Stored entries
+ + + + + + +

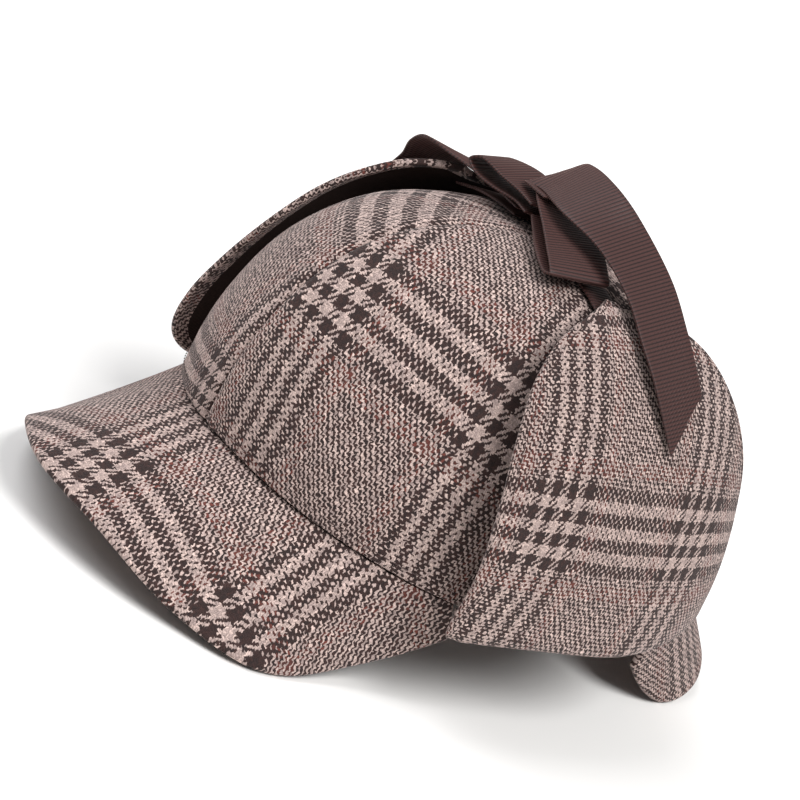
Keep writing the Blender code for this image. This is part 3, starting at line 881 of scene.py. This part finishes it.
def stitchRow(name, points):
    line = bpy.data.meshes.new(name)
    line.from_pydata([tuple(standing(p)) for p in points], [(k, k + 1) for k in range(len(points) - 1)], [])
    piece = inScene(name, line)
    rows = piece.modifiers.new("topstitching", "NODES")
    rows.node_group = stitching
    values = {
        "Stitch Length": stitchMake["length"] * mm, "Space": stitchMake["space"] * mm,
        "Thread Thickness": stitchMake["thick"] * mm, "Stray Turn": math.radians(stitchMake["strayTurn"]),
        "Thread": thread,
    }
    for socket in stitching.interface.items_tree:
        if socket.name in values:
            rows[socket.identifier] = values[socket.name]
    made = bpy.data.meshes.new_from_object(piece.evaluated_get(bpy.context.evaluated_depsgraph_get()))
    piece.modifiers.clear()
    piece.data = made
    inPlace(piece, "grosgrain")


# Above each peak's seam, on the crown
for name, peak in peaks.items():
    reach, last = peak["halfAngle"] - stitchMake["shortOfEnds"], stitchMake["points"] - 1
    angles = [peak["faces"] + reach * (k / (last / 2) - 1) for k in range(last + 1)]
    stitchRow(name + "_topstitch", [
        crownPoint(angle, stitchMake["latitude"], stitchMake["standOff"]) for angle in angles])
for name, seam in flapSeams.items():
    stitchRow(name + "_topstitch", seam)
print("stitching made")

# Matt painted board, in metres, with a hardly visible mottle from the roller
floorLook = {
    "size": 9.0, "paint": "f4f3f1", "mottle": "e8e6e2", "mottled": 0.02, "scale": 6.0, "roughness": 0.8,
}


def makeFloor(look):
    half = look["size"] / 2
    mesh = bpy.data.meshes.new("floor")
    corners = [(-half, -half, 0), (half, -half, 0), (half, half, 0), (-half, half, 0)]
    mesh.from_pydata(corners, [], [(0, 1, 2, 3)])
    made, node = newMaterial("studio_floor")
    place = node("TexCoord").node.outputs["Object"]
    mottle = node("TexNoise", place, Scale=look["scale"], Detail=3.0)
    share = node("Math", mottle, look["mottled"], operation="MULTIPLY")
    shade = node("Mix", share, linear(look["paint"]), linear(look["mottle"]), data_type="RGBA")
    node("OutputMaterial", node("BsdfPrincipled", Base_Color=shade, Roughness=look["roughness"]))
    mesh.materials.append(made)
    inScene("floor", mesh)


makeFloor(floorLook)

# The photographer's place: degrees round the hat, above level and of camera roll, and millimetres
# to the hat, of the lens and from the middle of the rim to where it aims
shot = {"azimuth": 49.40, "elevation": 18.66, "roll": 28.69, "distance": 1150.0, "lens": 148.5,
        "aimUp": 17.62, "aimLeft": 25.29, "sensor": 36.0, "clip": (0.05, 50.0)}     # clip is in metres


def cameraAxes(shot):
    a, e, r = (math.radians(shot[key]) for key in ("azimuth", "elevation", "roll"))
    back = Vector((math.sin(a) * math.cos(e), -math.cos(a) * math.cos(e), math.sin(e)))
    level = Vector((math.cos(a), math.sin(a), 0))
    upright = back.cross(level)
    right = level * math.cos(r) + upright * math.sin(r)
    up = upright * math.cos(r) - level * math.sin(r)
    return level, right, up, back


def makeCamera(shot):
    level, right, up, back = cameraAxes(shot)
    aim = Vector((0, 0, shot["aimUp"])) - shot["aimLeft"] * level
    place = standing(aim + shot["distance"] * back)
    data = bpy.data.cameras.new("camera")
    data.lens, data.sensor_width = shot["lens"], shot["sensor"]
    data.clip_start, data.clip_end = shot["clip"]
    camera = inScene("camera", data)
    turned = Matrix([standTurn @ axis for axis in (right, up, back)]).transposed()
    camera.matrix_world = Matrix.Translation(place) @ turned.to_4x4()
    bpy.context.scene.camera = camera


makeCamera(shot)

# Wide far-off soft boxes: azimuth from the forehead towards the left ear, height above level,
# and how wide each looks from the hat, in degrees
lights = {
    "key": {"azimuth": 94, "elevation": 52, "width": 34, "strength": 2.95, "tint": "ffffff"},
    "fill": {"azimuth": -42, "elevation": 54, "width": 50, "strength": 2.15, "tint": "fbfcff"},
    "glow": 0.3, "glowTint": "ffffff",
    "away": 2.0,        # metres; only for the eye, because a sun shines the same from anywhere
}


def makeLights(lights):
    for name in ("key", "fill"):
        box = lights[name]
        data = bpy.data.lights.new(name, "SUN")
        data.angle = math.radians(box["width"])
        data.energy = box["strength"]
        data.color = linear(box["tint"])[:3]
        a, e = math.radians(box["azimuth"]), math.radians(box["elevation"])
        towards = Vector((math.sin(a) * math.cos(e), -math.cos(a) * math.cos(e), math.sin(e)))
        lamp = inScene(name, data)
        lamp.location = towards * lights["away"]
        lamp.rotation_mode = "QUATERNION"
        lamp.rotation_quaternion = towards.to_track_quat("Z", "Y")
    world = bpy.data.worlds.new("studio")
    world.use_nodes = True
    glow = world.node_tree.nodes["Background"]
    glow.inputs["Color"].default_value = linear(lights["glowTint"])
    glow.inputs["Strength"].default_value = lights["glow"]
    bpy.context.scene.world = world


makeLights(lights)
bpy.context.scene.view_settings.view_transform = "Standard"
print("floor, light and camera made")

+ + + + + + +

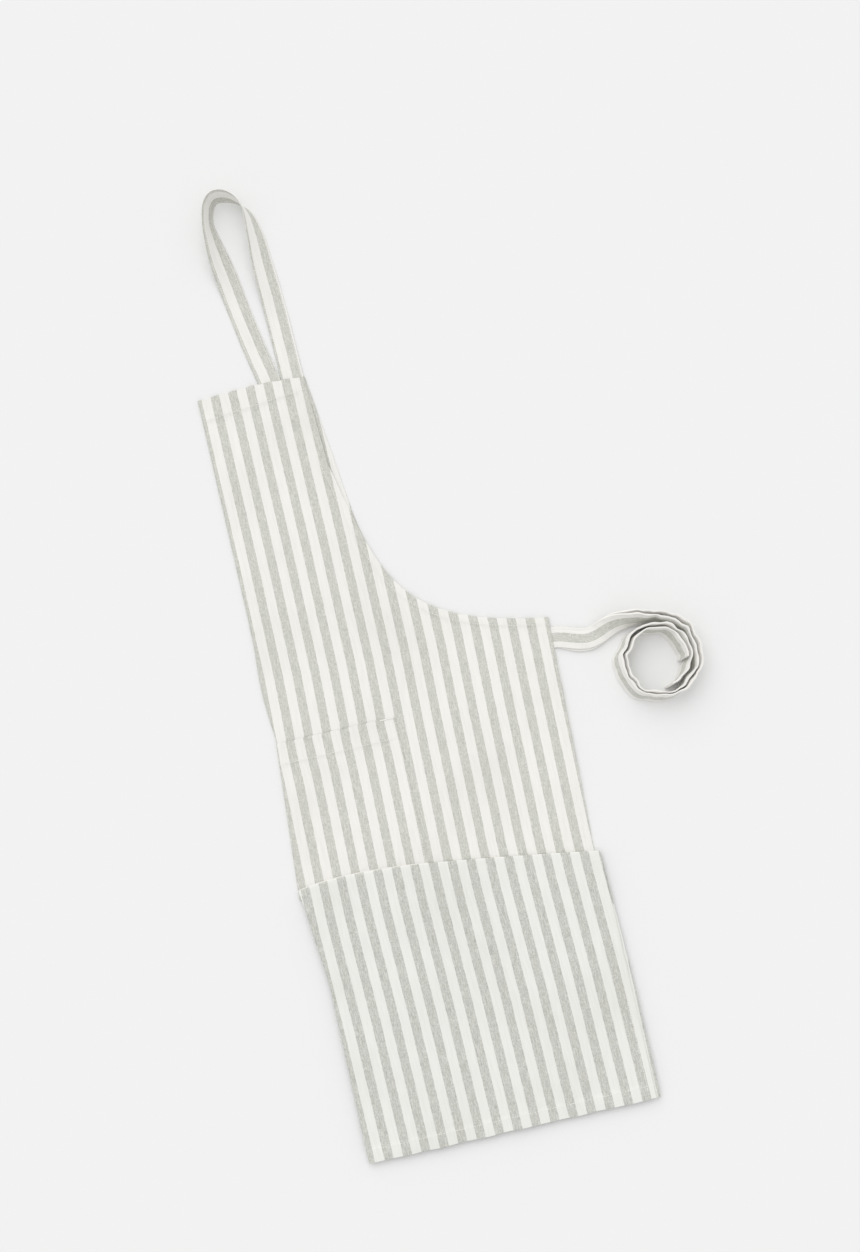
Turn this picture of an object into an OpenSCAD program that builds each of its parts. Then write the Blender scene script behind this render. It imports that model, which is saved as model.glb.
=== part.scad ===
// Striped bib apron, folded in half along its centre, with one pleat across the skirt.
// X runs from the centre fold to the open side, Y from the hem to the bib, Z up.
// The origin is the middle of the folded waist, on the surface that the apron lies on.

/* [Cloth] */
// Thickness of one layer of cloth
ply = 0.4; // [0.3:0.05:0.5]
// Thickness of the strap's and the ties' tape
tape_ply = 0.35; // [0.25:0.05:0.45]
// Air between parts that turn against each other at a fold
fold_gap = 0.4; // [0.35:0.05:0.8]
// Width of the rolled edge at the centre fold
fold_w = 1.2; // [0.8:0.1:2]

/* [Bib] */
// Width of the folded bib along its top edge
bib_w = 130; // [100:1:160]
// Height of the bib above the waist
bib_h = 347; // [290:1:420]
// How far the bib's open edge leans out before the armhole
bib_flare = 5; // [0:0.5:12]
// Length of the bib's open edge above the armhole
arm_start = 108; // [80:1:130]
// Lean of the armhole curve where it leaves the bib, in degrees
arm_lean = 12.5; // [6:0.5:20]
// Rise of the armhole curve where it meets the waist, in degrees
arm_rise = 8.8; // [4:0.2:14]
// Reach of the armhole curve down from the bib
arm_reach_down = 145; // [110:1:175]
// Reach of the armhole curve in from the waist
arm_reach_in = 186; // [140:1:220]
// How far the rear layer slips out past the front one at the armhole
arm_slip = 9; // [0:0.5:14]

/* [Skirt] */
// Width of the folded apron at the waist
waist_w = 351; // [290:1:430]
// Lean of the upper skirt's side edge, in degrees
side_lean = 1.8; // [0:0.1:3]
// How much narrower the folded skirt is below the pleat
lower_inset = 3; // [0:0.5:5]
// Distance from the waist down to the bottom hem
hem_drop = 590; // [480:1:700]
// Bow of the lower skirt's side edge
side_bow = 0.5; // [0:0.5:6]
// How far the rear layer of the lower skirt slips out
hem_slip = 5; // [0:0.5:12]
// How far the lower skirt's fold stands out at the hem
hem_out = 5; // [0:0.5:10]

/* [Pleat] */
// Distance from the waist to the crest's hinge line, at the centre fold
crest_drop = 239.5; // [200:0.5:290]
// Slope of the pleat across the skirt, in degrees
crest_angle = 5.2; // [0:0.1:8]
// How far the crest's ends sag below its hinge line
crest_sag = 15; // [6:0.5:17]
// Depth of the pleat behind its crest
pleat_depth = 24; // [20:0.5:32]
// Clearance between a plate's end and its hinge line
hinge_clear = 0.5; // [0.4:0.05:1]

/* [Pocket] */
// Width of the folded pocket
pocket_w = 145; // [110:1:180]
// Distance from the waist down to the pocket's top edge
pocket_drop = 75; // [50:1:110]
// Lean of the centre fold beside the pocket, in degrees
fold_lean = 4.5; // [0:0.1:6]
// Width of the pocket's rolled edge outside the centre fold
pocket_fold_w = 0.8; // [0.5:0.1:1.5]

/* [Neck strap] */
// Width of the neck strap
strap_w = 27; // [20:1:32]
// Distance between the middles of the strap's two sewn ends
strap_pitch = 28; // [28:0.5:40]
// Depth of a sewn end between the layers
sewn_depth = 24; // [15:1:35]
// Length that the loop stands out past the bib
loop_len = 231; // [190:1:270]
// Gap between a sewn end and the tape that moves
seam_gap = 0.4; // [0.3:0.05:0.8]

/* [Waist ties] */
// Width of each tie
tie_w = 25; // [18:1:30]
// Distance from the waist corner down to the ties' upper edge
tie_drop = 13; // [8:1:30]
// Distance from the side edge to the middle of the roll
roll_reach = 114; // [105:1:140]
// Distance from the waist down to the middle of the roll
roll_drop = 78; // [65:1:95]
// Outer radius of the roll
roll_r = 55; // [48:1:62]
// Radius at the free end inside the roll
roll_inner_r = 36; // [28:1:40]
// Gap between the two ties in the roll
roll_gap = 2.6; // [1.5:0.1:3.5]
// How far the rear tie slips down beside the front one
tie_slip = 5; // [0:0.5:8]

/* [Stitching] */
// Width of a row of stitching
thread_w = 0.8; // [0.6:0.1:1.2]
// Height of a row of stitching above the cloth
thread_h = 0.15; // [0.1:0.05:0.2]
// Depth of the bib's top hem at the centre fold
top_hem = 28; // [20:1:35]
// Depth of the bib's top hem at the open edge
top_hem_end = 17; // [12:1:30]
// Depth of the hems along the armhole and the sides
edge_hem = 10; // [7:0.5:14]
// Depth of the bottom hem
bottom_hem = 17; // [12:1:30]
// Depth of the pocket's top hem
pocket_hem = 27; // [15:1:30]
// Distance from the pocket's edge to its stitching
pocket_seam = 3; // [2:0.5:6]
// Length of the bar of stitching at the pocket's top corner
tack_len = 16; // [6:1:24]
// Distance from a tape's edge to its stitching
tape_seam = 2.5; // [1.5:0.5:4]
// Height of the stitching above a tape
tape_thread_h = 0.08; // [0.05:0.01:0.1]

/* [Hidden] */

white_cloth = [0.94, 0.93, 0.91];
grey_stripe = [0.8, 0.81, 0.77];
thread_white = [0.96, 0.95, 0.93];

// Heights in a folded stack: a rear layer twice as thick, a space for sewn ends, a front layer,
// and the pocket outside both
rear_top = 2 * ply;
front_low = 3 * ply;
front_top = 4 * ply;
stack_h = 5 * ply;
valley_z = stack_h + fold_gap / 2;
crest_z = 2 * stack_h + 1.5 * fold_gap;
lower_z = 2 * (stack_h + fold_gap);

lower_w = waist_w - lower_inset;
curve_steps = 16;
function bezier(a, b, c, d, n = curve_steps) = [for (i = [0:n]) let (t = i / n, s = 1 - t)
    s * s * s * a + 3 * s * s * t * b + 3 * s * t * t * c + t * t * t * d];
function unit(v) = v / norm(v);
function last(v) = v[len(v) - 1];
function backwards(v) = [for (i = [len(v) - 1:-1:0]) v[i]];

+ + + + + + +

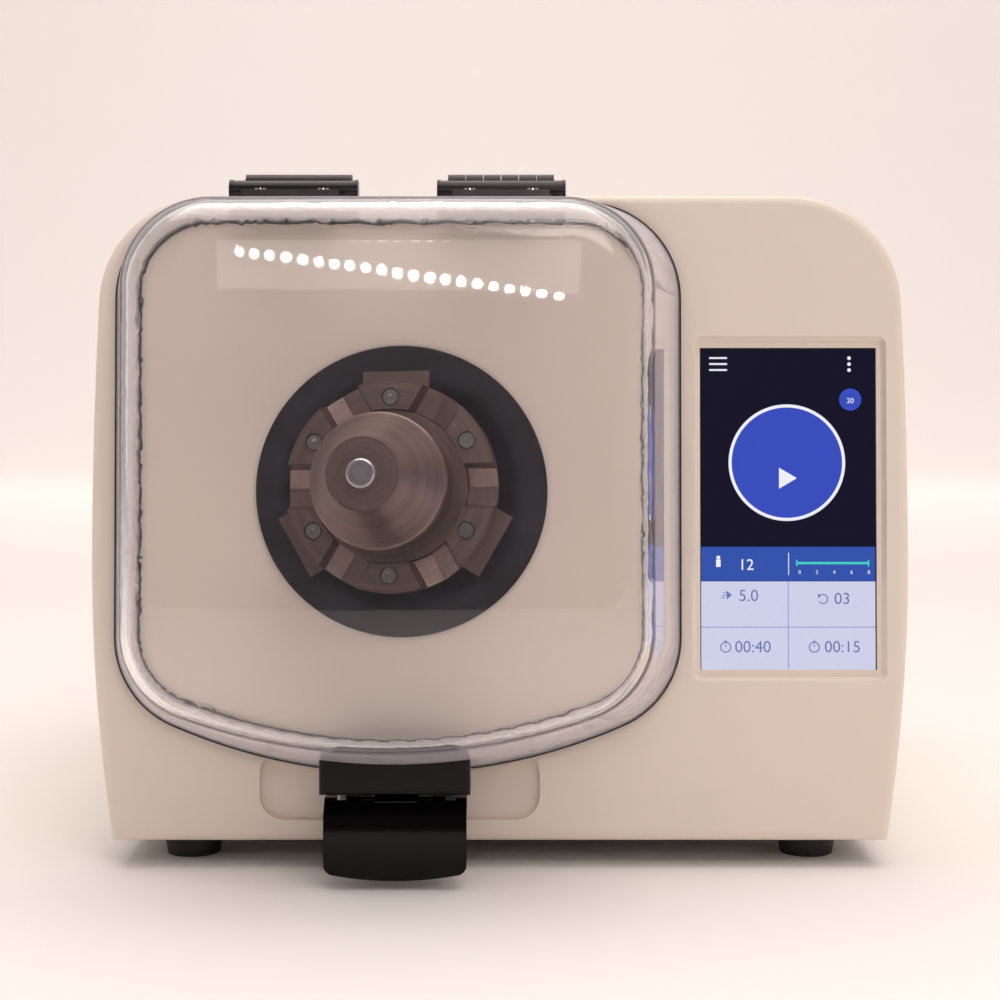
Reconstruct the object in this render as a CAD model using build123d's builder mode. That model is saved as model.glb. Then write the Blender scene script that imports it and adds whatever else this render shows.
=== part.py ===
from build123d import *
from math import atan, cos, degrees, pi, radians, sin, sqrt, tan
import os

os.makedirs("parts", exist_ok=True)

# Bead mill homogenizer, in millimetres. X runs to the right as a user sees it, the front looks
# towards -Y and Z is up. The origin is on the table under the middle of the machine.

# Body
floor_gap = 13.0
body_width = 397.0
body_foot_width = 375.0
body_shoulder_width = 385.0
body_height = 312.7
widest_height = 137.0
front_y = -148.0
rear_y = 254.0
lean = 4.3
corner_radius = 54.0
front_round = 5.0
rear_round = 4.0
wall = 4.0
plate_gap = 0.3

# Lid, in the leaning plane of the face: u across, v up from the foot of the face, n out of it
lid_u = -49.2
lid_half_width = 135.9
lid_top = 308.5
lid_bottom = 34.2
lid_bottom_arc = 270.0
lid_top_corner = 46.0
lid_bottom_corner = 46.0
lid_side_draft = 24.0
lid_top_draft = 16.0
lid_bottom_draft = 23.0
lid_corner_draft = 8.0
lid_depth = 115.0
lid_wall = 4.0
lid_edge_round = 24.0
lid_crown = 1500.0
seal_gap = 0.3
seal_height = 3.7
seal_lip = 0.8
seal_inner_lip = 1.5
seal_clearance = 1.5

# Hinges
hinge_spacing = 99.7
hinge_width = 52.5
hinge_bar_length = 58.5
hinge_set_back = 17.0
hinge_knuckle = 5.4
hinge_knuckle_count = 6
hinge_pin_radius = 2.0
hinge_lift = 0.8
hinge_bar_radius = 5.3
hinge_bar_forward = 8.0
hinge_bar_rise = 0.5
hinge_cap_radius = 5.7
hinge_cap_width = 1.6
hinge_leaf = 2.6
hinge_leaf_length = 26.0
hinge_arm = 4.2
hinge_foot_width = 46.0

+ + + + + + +

## THE REQUEST
From the records given above, copy all lines containing "parts".

## TASK OUTPUT
Turn this picture of an object into an OpenSCAD program that builds each of its parts. Then write the Blender scene script behind this render. It imports that model, which is saved as model.glb.
// Air between parts that turn against each other at a fold
os.makedirs("parts", exist_ok=True)